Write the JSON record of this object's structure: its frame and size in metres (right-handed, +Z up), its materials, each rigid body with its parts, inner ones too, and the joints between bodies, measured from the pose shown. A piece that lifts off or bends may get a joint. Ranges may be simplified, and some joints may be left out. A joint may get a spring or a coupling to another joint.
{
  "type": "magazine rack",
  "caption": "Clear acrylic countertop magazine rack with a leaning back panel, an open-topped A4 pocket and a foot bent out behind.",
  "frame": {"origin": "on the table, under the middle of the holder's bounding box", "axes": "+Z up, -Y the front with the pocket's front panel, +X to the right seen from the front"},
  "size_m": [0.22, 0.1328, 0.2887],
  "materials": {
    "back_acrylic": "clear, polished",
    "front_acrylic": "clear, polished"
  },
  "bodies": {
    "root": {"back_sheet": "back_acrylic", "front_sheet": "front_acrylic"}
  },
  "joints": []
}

What to do =
Which lines contain "right"? Show each of them.

Written answer =
Write the JSON record of this object's structure: its frame and size in metres (right-handed, +Z up), its materials, each rigid body with its parts, inner ones too, and the joints between bodies, measured from the pose shown. A piece that lifts off or bends may get a joint. Ranges may be simplified, and some joints may be left out. A joint may get a spring or a coupling to another joint.
  "frame": {"origin": "on the table, under the middle of the holder's bounding box", "axes": "+Z up, -Y the front with the pocket's front panel, +X to the right seen from the front"},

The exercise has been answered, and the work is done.